I tell them the right brain is much better equipped for recognizing shape,
form, line, etc., and that as young artists we have to learn ways to stifle
or shut down interference from the left brain.

I let them know that for years, their left brain has been talking them out
of any belief of doing well in art, and that I am going to teach them some
tricks that will allow this innate ability to come out. Comparing the
lulling of the left brain to sleep during the reading of a book, and how the
hours will simply fly past as the creative right brain gets absorbed into
the story....I explain we must entice or lull the left brain off to La La
Land...but that that dastardly older sibbling of a brain half has a few
tricks of its own! The biggest and most common trick is to use
"DISTRACTION".... which then never requires it to sleep, and never lets the
right brain take over.

We discuss what those distractions might be? Such as- giggling,
talking...etc;

I emphasize since I've been hired to teach and grade progress in art, that
whenever the left brain and its dastardly deeds is running the roost for
them....I have very little from the right brain's side of the deal to grade.
I let them know...that I am hear to grade their right brain's progress.

This has to be emphasized again and again....and after awhile, a few
years....a poorer grade will be understood to be their doing, and their
responsibility and not just because I'm generous or mean!

The last exercise to emphasize this left brain presence comes by turning up
the heat. Their own egos get off a bit easy with blindly drawing only their
hands. Now, I have them sit across from a fellow student, and they blind
contour line draw their partner. The partner's take turns. One
draws....the other watches the drawer's eyes to count how many times that
person looks down. You could have some prizes at this point to give out to
those with "0" times reported. Then, they switch turns.

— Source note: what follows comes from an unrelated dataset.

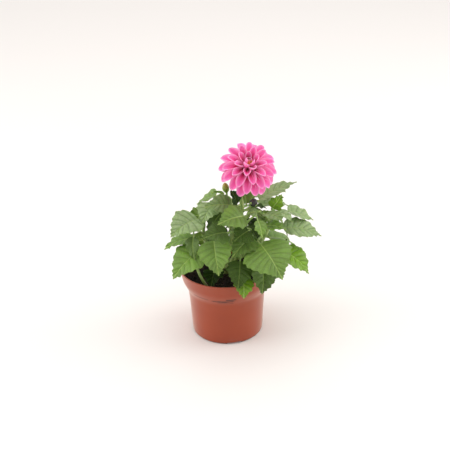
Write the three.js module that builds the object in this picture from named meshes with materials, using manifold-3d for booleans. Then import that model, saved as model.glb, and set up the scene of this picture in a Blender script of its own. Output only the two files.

Adding the conscientiousness of insulting their partner by a poor drawing
increases the volume of the left brain's voice, its fears...etc., however,
it always brings mayhem, laughter...and in the midst of it, I get to observe
those number of students that very early on will show signs of being able to
surrender to the right brain. Those will be your more naturally gifted,
more artistically motivated gems!

But once again, this exercise establishes why you will insist on the more
amiable working environment and necessary classroom management. A way of
winning the kids over. Enjoy.....!!!!